(Rows from a 3D modeling dataset)
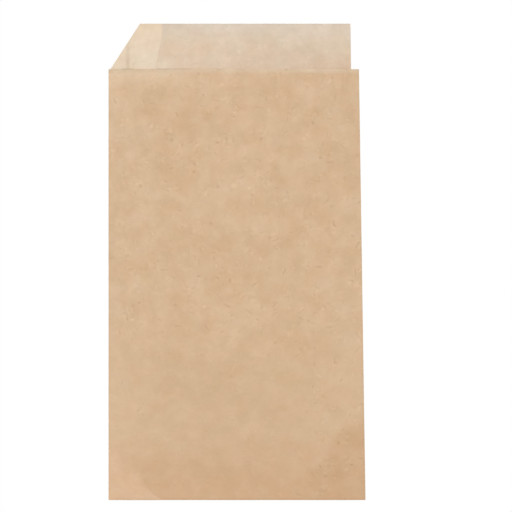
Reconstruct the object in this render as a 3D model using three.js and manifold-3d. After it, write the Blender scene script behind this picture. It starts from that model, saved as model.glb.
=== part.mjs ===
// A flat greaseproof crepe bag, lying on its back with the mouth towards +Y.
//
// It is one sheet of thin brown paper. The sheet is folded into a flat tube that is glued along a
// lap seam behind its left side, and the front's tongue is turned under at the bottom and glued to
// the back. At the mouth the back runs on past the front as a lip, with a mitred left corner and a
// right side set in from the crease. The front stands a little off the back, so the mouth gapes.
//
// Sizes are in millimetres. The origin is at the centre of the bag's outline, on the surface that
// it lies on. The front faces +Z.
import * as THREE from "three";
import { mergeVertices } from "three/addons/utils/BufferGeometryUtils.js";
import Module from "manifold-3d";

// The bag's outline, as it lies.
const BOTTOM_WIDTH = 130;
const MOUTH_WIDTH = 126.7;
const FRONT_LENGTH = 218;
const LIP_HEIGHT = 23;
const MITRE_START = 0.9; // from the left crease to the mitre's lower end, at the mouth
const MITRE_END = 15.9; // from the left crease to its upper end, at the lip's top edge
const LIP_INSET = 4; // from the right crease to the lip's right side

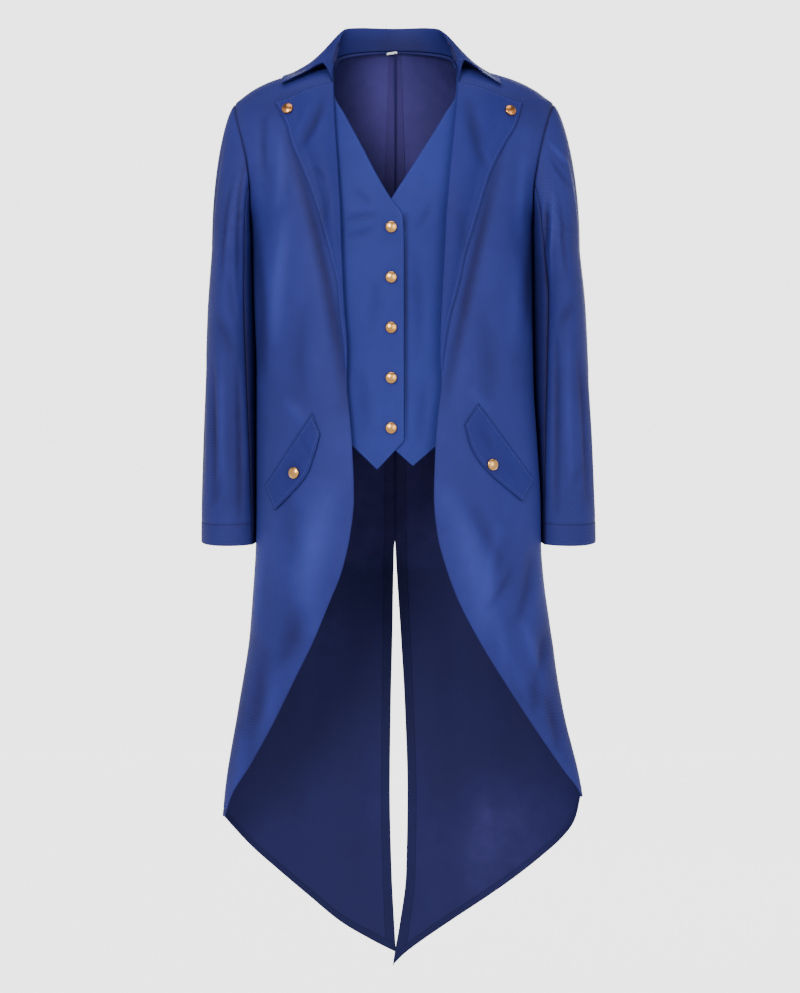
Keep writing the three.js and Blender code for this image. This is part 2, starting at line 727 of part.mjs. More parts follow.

WORK REQUIRED -> Give the records above again, word for word.

TASK RESPONSE ->
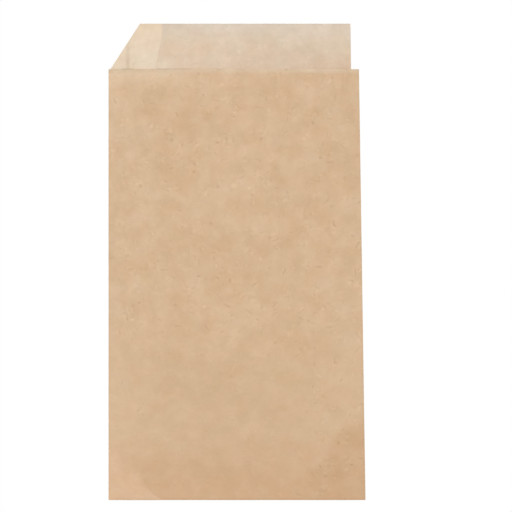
Reconstruct the object in this render as a 3D model using three.js and manifold-3d. After it, write the Blender scene script behind this picture. It starts from that model, saved as model.glb.
=== part.mjs ===
// A flat greaseproof crepe bag, lying on its back with the mouth towards +Y.
//
// It is one sheet of thin brown paper. The sheet is folded into a flat tube that is glued along a
// lap seam behind its left side, and the front's tongue is turned under at the bottom and glued to
// the back. At the mouth the back runs on past the front as a lip, with a mitred left corner and a
// right side set in from the crease. The front stands a little off the back, so the mouth gapes.
//
// Sizes are in millimetres. The origin is at the centre of the bag's outline, on the surface that
// it lies on. The front faces +Z.
import * as THREE from "three";
import { mergeVertices } from "three/addons/utils/BufferGeometryUtils.js";
import Module from "manifold-3d";

// The bag's outline, as it lies.
const BOTTOM_WIDTH = 130;
const MOUTH_WIDTH = 126.7;
const FRONT_LENGTH = 218;
const LIP_HEIGHT = 23;
const MITRE_START = 0.9; // from the left crease to the mitre's lower end, at the mouth
const MITRE_END = 15.9; // from the left crease to its upper end, at the lip's top edge
const LIP_INSET = 4; // from the right crease to the lip's right side

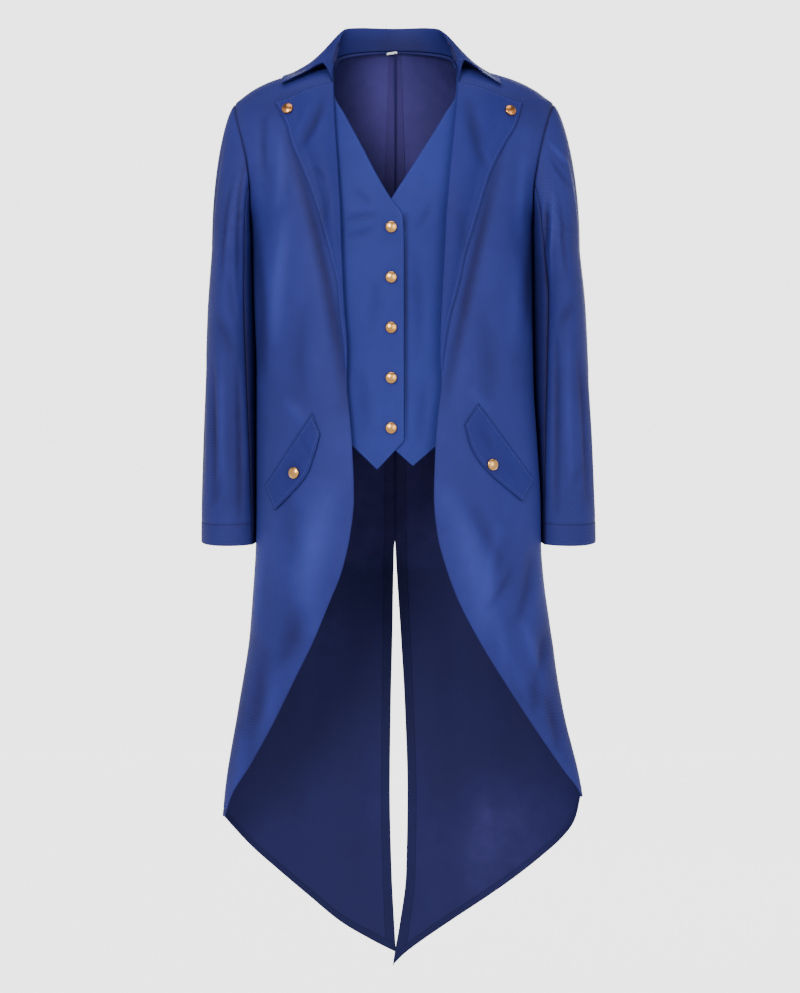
Keep writing the three.js and Blender code for this image. This is part 2, starting at line 727 of part.mjs. More parts follow.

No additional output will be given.